**The problem**
Below are records; reproduce exactly the lines from the one that has "Model this object in" through the one that has "Metres, +Z up, front", ends included, and nothing more.

**Recorded data**
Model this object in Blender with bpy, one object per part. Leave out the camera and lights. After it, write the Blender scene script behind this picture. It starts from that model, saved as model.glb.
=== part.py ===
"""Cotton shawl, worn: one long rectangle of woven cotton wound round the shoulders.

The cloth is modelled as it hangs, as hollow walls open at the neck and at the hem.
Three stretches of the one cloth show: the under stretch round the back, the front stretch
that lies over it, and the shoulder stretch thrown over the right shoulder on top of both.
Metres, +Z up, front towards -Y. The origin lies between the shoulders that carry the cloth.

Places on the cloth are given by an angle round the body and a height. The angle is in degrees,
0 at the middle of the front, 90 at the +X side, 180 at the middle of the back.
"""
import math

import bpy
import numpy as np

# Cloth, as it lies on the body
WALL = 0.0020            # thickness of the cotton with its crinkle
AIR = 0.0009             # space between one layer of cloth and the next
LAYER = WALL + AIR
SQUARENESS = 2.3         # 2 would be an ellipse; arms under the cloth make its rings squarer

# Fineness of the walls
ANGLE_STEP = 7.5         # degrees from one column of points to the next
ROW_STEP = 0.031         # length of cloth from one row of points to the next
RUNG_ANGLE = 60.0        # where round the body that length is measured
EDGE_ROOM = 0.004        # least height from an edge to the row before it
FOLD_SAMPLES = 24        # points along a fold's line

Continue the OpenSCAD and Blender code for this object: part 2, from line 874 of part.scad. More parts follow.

---

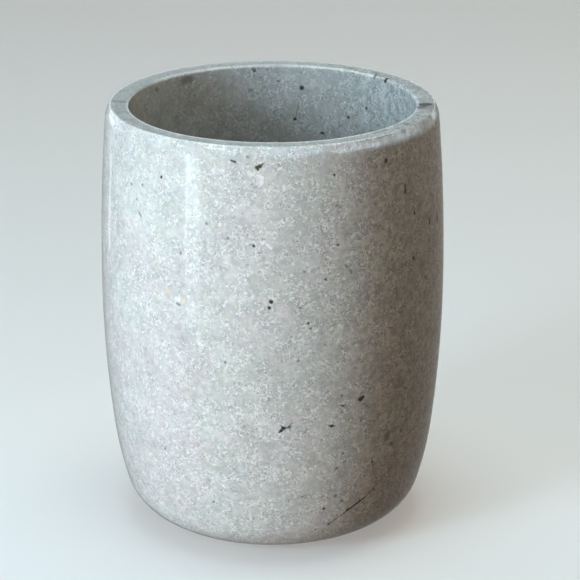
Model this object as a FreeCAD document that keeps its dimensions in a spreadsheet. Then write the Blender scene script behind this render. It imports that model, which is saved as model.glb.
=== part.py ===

**Problem solution**
Model this object in Blender with bpy, one object per part. Leave out the camera and lights. After it, write the Blender scene script behind this picture. It starts from that model, saved as model.glb.
=== part.py ===
"""Cotton shawl, worn: one long rectangle of woven cotton wound round the shoulders.

The cloth is modelled as it hangs, as hollow walls open at the neck and at the hem.
Three stretches of the one cloth show: the under stretch round the back, the front stretch
that lies over it, and the shoulder stretch thrown over the right shoulder on top of both.
Metres, +Z up, front towards -Y. The origin lies between the shoulders that carry the cloth.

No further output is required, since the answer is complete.